Dawn Reader

Dawn Reader
from Open Door Coffee Co.; Hudson, OH; Oct. 26, 2016

Wednesday, March 24, 2021

Birthdays That Alarm Me

 


The birthdays of former students--popping up pretty much every day on Facebook--alarm me, both because of their age and mine.

The first seventh graders I taught in 1966-67 were twelve that year. That means that this year they are all turning 67, if my arithmetic has held together (as many of my former skills have not). They're on Social Security and Medicare. Many are grandparents; it’s possible some have a great- in front of that word.

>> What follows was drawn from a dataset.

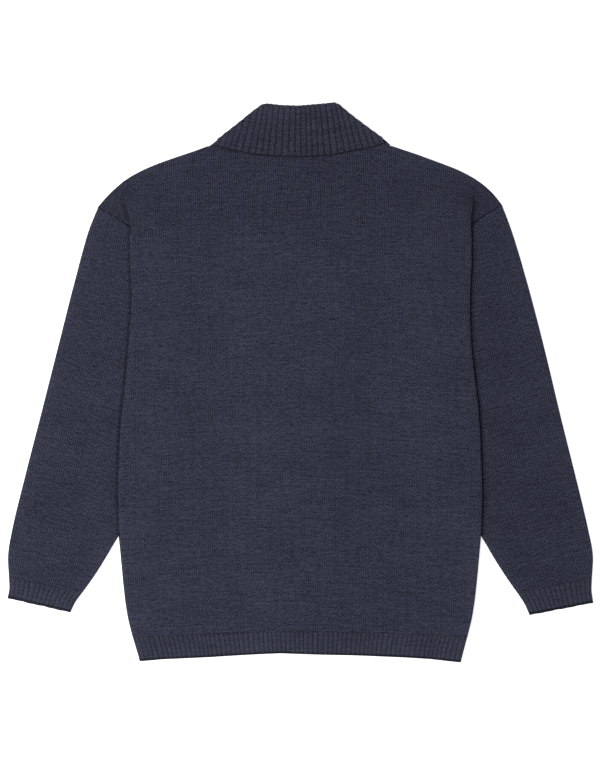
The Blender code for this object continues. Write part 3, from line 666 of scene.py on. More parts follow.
def creased(x, y, creases):
    """Height that the creases add at a place."""
    total = np.zeros_like(x)
    for x0, y0, x1, y1, width, depth in creases:
        run = np.array([x1 - x0, y1 - y0])
        length = np.linalg.norm(run)
        share = ((x - x0) * run[0] + (y - y0) * run[1]) / length ** 2
        away = ((x - x0) * run[1] - (y - y0) * run[0]) / length
        beyond = np.maximum(np.abs(share - 0.5) - 0.5, 0.0) * length
        total += depth * np.exp(-(away / width) ** 2 - (beyond / (1.5 * width)) ** 2)
    return total


print("deepest crease in mm:", min(crease[-1] for crease in BACK_CREASES + SLEEVE_CREASES))

# %% Points of the back panel
WALE = 3.05
COURSE = 3.0
BACK_ENDS = 10
BACK_FINER = 4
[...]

And I, who turned 22 that year, am now ... 76. A grandfather (twice). A really nice age, as I've been discovering. (Please note the irony.)

Quite a few of my former students have died--and not just from those earliest years. Mortality doesn’t always employ a calendar as many of you well—and sadly—know. In fact, some former students of mine died in my first years of teaching.

This morning a middle-school friend of our son’s reached birthday number forty-nine, a number our own son will reach this summer. I reminded that friend that the year I taught his class in 8th grade, I turned forty-one, a number that mildly alarmed him, I think: They thought I was OLD then.

I kind of did, too, for when I was my son’s age, I was counting down to retirement, which I did when I was barely fifty-two. I’m glad I did, too. Although I loved middle-school teaching (and had some terrific students, some gifted colleagues), Ohio was growing standardized-test crazy, and fun was fleeing the classroom—at least for me.

Right now one of my grandsons is in high school; the other, in middle school.

How can this be?

My own junior high years are as fresh in memory—are actually even more fresh—than what I did last week!

Well, I’m still alive, sort of, and for that I am (mostly) grateful. And it’s so fun to still be in touch with those youngsters who once called me “Mr. Dyer” and who thought I knew everything. Nothing quite like that feeling.